Open Science dismantles traditional barriers to information access, enabling researchers to build upon existing knowledge and accelerate research itself. In general, energy research and the simulation of energy systems are heavily driven by data, models, and software (Pfenninger et al. 2014). As a result, where research findings are needed to address CPES-related questions, leveraging shared data, software, and methodologies can significantly expedite the development of novel research results (Hirth et. al. 2018). Consequently, the scientific community in energy research can collectively propel advancements, ensuring that no valuable time is lost due to redundant efforts or information silos. Also, novice and established energy researchers can (re-)use existing software and code leading to quicker collaborations (Werth et al. 2022).

Open Science, with its commitment to open peer review and open access publishing, ensures that research findings, such as energy system models or source code, are not locked behind paywalls or restricted access. This democratization of information foster creativity and innovation by allowing a broader audience, including industry, policymakers, and educators, to engage with the latest developments in energy research (Morrison 2018). Ideas and results are more likely to reach those who can translate them into practical applications, accelerating the transition from lab discoveries to real-world solutions. The reliability of scientific findings depends on the ability to reproduce experiments and validate results. Open Science, with its emphasis on transparency and accessibility, plays a pivotal role in enhancing the reproducibility of research in energy science (Hülk et al. 2018). Through Open Science, researchers provide a clear roadmap for others to validate and build upon their work. This not only strengthens the robustness of scientific claims but also safeguards against erroneous or biased results, fostering a culture of rigor within the scientific community.

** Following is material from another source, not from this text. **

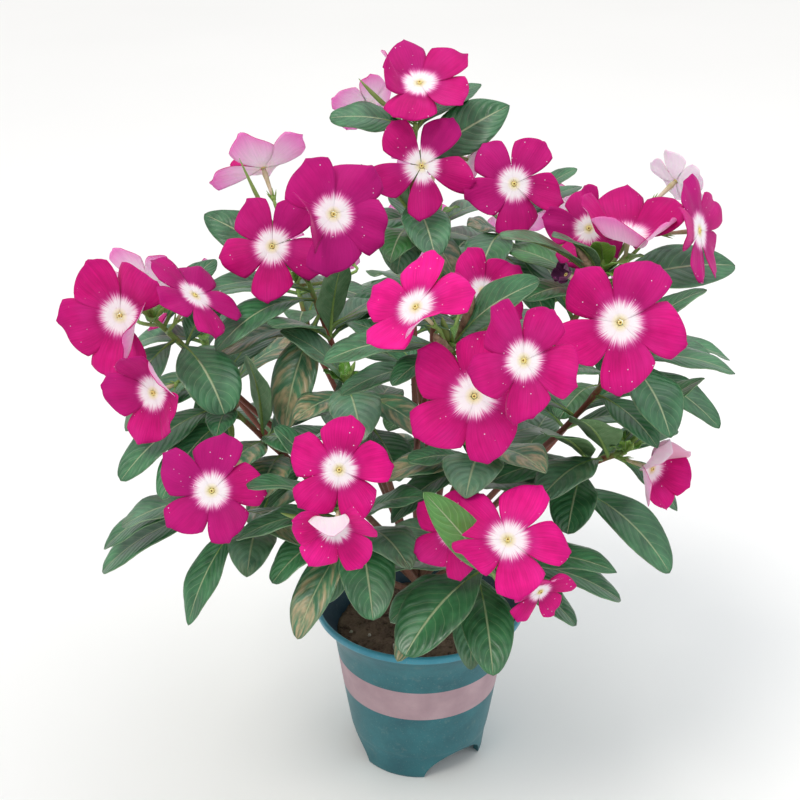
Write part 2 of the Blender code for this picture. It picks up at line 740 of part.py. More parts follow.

As mentioned, the complexity of CPES necessitates a multidisciplinary approach, drawing on insights from engineering, economics, sociology, and others (Lehnhoff et al. 2021). Open Science provides a collaborative platform for experts from different disciplines to converge, share expertise, and collectively tackle complex problems. The free exchange of ideas and data fosters innovation by allowing researchers to draw inspiration from intellectual sources that may not be well-known and integrate knowledge from various domains. As a result, Open Science is becoming a catalyst for holistic and transformative solutions to energy-related issues. Tackling global energy challenges requires a concerted effort on a global scale, and Open Science can provide the framework for such collaboration (Xu et al. 2016). By fostering international cooperation and information exchange, Open Science enables researchers to leverage the collective intelligence of the global scientific community.

Energy-related issues and problems impact society at large, and Open Science can provide a mechanism for engaging citizens in the scientific process (Pons-Seres de Brauwer and Cohen 2020). By making research findings accessible and understandable to the general public, Open Science fosters a sense of transparency and trust. Citizen scientists, armed with accessible data, can contribute valuable insights, participate in data collection efforts, and even propose innovative solutions. Involving the public in energy research through Open Science initiatives can enhance scientific dissemination but also promote a sense of shared responsibility for addressing energy-related challenges.

Currently, initiatives to foster Open Science on an EU-wide level like the European Open Science Cloud are gaining more and more attention from researchers in various disciplines (EOSC 2023). With a special focus on energy research, the German initiative National Research Data Infrastructure for the Interdisciplinary Energy System Research (NFDI4Energy) started its work in March 2023 (Werth et al. 2023). NFDI4Energy is dedicated to developing a research data infrastructure that specifically fits the needs of energy researchers (for the full working program, refer to Nieße et al. 2022). Requirements and conceptualizations of such platforms for energy research have been examined in the past by other initiatives (Ferenz et al. 2022; Werth et al. 2022). The NFDI4Energy consortium (re-) uses this existing knowledge, enriches it with a more multi-stakeholder perspective, and makes it sustainable for the future. While the idea of NFDI4Energy is promising, it needs some time to input the spirit and its ideas into the energy research community.

Those parts of the BISE research community that are concerned with CPES-related questions can foster this by actively living an Open Science culture. There are, of course, already good examples of Open Science and reusing publicly available datasets in an energy context (e.g., Wenninger and Wiethe 2021). Furthermore, journals like BISE provide useful guidelines and tips for publishing according to several Open Science activities mentioned before in this Opinion Paper (COS 2023). Regarding cooperation efforts, some guidelines exist to conduct Open Science and perform interdisciplinary research in the energy sector (Cohen et al. 2021; Cao et al. 2016). It can be summarized, that guidelines for Open Science (in energy research) already exist in order to provide proper support for “newbies” to Open Science.

However, there are research directions that need the community’s attention f: BISE researchers should continuously explore Open Science in terms of its drawbacks and opportunities and discuss these within the community. Possible research inquiries under different theoretical lenses or research paradigms could explore crucial success factors for Open Science Infrastructures, e.g., open research data infrastructures and their (non-)use by energy researchers. How can we foster and accelerate interdisciplinary research among disciplines like energy research, Information Systems, or sociology? What are promising best practices for Open Science activities from third-party funded projects or initiatives? How can we motivate energy researchers and the BISE community to participate in Open Science and its infrastructures? What characterizes the stakeholders that participate in Open Science in energy research? How dosuch infrastructures need to be designed appropriately in terms of front- and back-ends for various stakeholders such as citizens, practitioners, and researchers in the energy sector? What are the needs for education and appropriate teaching materials regarding Open Science from the energy research and BISE community?

Much work remains to be done in the future, and this subsection could serve as a starting point for future discussions on the topic of Open Science with a focus on energy research. In conclusion, Open Science is a crucial force in the advancement of energy research. Its role in shaping the future of energy research is significant. As the world as we know it grapples with the urgent need for sustainable energy solutions, embracing the principles of Open Science becomes not only a scientific imperative, but a moral and societal one, ensuring that the benefits of research are shared among all stakeholders from research, industry, and society.